Por la vía de ambas distorsiones, la de la sobrerrepresentación y la correspondiente a la intervención abusiva, reiterada y rebelde a los llamados de la autoridad electoral, se genera una brutal distorsión de nuestro régimen político, de modo de pasar de uno de carácter democrático a otro con claro sentido autoritario y con el significado de infringir una declinación, que puede ser irreparable, del régimen republicano que, a través de la historia, hemos querido configurar.
Es necesario recordar que, el principio de no reelección para el presidente de la república fue el primer instrumento de control que se estableció para limitar y controlar la definitiva influencia de la presidencia en las elecciones, de modo que cuando su titular pretendía repetir en el cargo, invariablemente ganaba, como lo demostraron los casos de Benito Juárez, Sebastián Lerdo de Tejada y de Porfirio Díaz.
Más adelante -y ya resuelta la no reelección-, se consideró necesario por todos los actores y fuerzas políticas, limitar y prohibir la intervención presidencial en las etapas electorales, puesto que su participación fractura la competitividad de los comicios, como de sobre lo acredita nuestra historia.

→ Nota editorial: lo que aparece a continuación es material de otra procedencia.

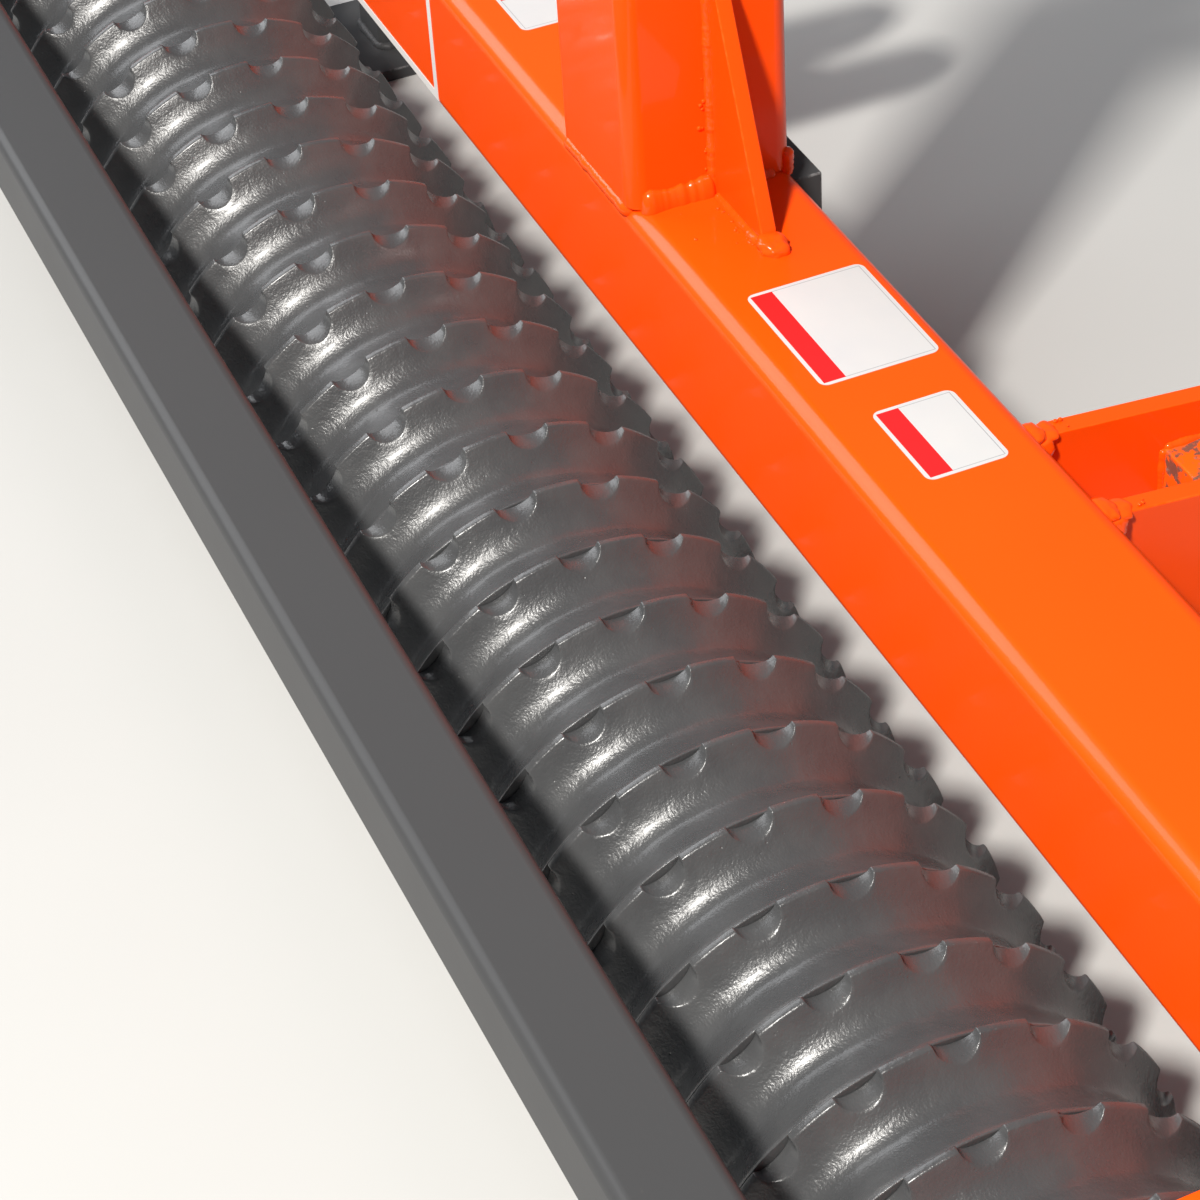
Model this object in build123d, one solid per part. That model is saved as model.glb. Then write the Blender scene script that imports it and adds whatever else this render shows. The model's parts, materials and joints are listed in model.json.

Tal intervención se produjo y ha sido acreditada por el TRIFE en el caso reciente de nuestros comicios; por si fuera poco, el exceso de poder que ello implica tiende ahora a expandirse con la sobrerrepresentación de una fuerza política y de sus aliados en el Congreso.
Si bien lo primero no pudo impedirse, pues se carecen de facultades específicas por parte de la autoridad electoral para pretender lograrlo -por lo que la participación del gobierno en las elecciones sólo pudo ser motivo de advertencias y señalamientos-; lo segundo, que es preservar la pluralidad política por la que se pronunciaron los electores, sí puede y debe ser garantizada por el TRIFE.